*Source data:*
━━━━━━━━━━
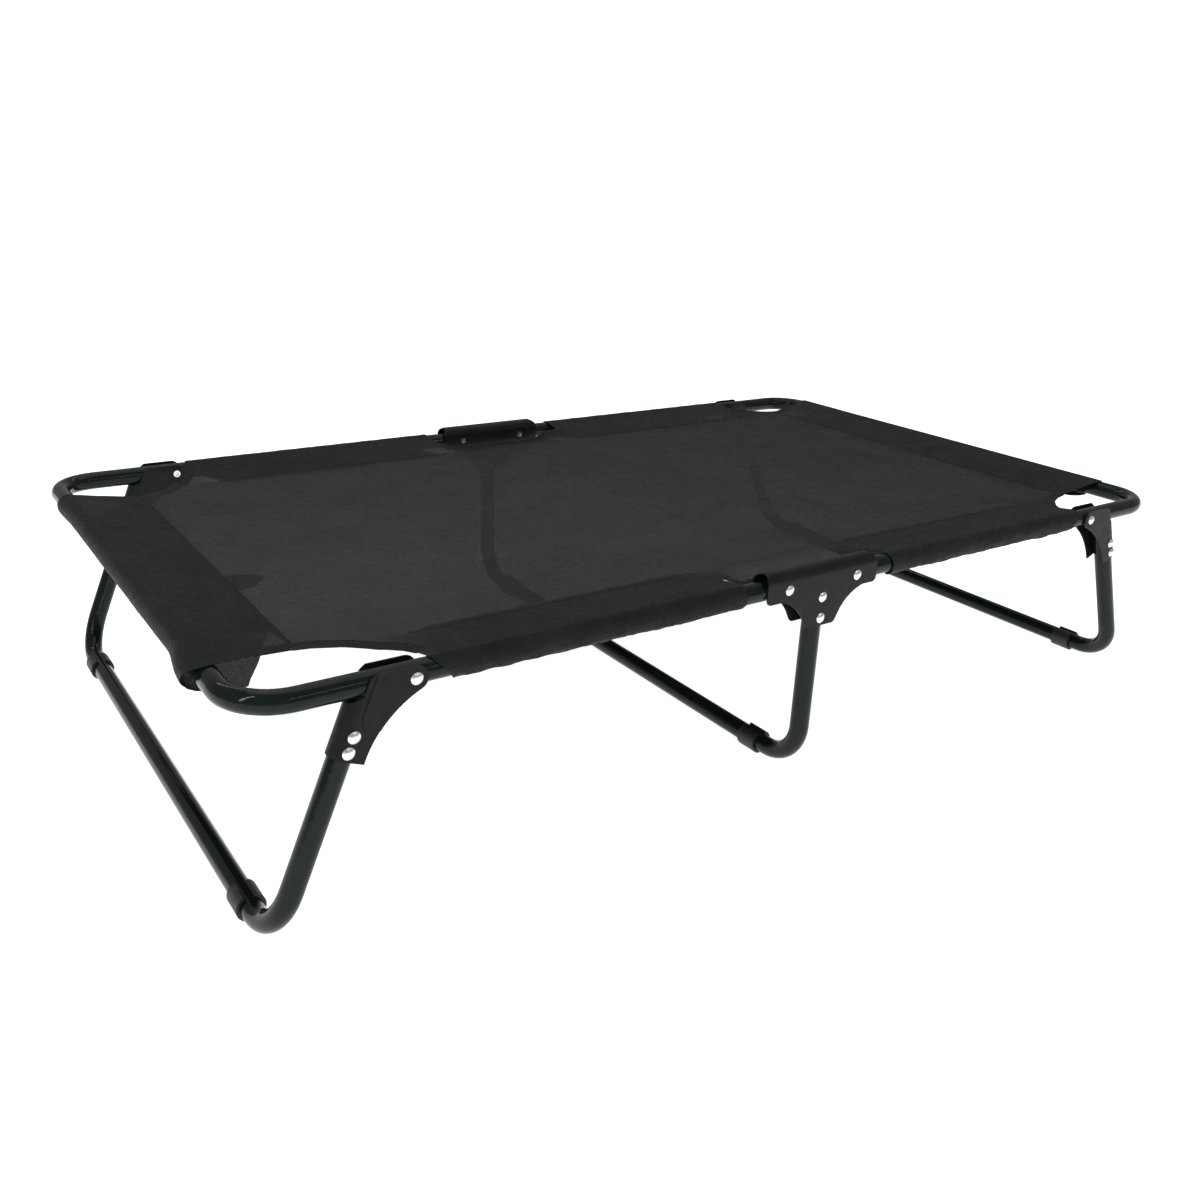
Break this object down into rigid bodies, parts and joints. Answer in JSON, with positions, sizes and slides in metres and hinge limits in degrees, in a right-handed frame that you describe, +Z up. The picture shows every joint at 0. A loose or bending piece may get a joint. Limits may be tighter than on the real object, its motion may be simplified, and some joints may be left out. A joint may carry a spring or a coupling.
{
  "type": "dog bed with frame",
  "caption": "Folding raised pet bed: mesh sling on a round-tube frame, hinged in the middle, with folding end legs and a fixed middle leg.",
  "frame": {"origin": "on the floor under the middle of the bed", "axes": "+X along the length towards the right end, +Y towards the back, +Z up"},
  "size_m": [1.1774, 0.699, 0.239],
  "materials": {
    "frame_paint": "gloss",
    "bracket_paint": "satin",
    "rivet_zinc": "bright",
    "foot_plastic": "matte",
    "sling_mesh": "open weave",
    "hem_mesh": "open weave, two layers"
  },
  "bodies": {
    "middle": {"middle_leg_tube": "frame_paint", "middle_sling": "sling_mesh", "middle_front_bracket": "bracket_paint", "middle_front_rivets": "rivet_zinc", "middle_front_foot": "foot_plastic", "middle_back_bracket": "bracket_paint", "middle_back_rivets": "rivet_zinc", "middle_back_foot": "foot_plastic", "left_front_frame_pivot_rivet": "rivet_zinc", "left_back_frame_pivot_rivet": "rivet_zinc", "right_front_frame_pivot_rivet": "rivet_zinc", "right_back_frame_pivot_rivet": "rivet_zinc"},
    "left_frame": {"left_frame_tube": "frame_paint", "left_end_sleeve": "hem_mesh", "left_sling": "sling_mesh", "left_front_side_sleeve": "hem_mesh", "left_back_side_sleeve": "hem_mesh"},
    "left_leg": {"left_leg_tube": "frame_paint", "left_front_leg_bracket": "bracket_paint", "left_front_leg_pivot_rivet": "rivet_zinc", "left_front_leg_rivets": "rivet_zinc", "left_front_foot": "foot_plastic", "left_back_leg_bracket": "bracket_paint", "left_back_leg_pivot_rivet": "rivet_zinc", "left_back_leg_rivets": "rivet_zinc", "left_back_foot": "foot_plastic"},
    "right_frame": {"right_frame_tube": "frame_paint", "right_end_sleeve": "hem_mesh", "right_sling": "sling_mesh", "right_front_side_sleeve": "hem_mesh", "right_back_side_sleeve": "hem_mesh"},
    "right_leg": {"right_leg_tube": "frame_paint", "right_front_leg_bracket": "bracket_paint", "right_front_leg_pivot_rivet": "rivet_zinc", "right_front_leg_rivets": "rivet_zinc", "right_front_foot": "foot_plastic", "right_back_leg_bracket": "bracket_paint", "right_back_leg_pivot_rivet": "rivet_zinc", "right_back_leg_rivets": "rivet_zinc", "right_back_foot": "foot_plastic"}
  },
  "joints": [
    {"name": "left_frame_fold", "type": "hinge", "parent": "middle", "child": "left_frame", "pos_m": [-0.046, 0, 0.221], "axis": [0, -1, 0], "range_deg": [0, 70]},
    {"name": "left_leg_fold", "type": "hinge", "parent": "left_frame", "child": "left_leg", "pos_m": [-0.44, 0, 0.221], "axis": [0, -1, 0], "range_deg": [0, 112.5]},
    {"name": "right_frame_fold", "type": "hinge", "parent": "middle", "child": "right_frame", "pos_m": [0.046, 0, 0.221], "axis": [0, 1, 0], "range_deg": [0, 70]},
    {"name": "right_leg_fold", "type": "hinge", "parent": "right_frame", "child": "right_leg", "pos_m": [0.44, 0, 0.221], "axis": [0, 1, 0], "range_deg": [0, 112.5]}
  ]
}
━━━━━━━━━━
*What is required:*
Word for word, write out all of the data above.

*Written answer:*
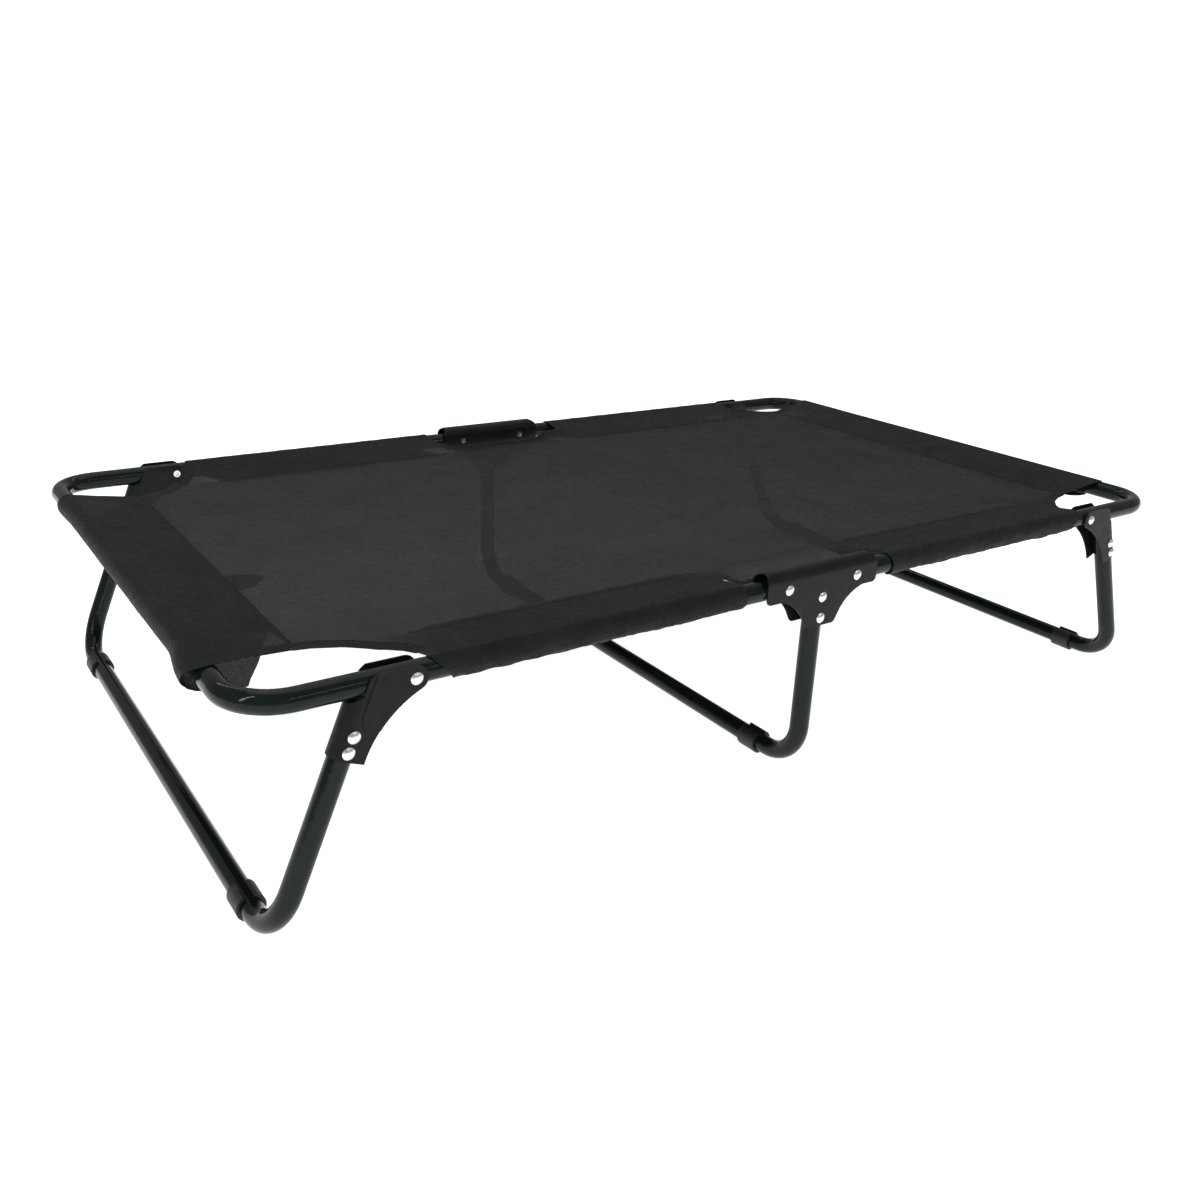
Break this object down into rigid bodies, parts and joints. Answer in JSON, with positions, sizes and slides in metres and hinge limits in degrees, in a right-handed frame that you describe, +Z up. The picture shows every joint at 0. A loose or bending piece may get a joint. Limits may be tighter than on the real object, its motion may be simplified, and some joints may be left out. A joint may carry a spring or a coupling.
{
  "type": "dog bed with frame",
  "caption": "Folding raised pet bed: mesh sling on a round-tube frame, hinged in the middle, with folding end legs and a fixed middle leg.",
  "frame": {"origin": "on the floor under the middle of the bed", "axes": "+X along the length towards the right end, +Y towards the back, +Z up"},
  "size_m": [1.1774, 0.699, 0.239],
  "materials": {
    "frame_paint": "gloss",
    "bracket_paint": "satin",
    "rivet_zinc": "bright",
    "foot_plastic": "matte",
    "sling_mesh": "open weave",
    "hem_mesh": "open weave, two layers"
  },
  "bodies": {
    "middle": {"middle_leg_tube": "frame_paint", "middle_sling": "sling_mesh", "middle_front_bracket": "bracket_paint", "middle_front_rivets": "rivet_zinc", "middle_front_foot": "foot_plastic", "middle_back_bracket": "bracket_paint", "middle_back_rivets": "rivet_zinc", "middle_back_foot": "foot_plastic", "left_front_frame_pivot_rivet": "rivet_zinc", "left_back_frame_pivot_rivet": "rivet_zinc", "right_front_frame_pivot_rivet": "rivet_zinc", "right_back_frame_pivot_rivet": "rivet_zinc"},
    "left_frame": {"left_frame_tube": "frame_paint", "left_end_sleeve": "hem_mesh", "left_sling": "sling_mesh", "left_front_side_sleeve": "hem_mesh", "left_back_side_sleeve": "hem_mesh"},
    "left_leg": {"left_leg_tube": "frame_paint", "left_front_leg_bracket": "bracket_paint", "left_front_leg_pivot_rivet": "rivet_zinc", "left_front_leg_rivets": "rivet_zinc", "left_front_foot": "foot_plastic", "left_back_leg_bracket": "bracket_paint", "left_back_leg_pivot_rivet": "rivet_zinc", "left_back_leg_rivets": "rivet_zinc", "left_back_foot": "foot_plastic"},
    "right_frame": {"right_frame_tube": "frame_paint", "right_end_sleeve": "hem_mesh", "right_sling": "sling_mesh", "right_front_side_sleeve": "hem_mesh", "right_back_side_sleeve": "hem_mesh"},
    "right_leg": {"right_leg_tube": "frame_paint", "right_front_leg_bracket": "bracket_paint", "right_front_leg_pivot_rivet": "rivet_zinc", "right_front_leg_rivets": "rivet_zinc", "right_front_foot": "foot_plastic", "right_back_leg_bracket": "bracket_paint", "right_back_leg_pivot_rivet": "rivet_zinc", "right_back_leg_rivets": "rivet_zinc", "right_back_foot": "foot_plastic"}
  },
  "joints": [
    {"name": "left_frame_fold", "type": "hinge", "parent": "middle", "child": "left_frame", "pos_m": [-0.046, 0, 0.221], "axis": [0, -1, 0], "range_deg": [0, 70]},
    {"name": "left_leg_fold", "type": "hinge", "parent": "left_frame", "child": "left_leg", "pos_m": [-0.44, 0, 0.221], "axis": [0, -1, 0], "range_deg": [0, 112.5]},
    {"name": "right_frame_fold", "type": "hinge", "parent": "middle", "child": "right_frame", "pos_m": [0.046, 0, 0.221], "axis": [0, 1, 0], "range_deg": [0, 70]},
    {"name": "right_leg_fold", "type": "hinge", "parent": "right_frame", "child": "right_leg", "pos_m": [0.44, 0, 0.221], "axis": [0, 1, 0], "range_deg": [0, 112.5]}
  ]
}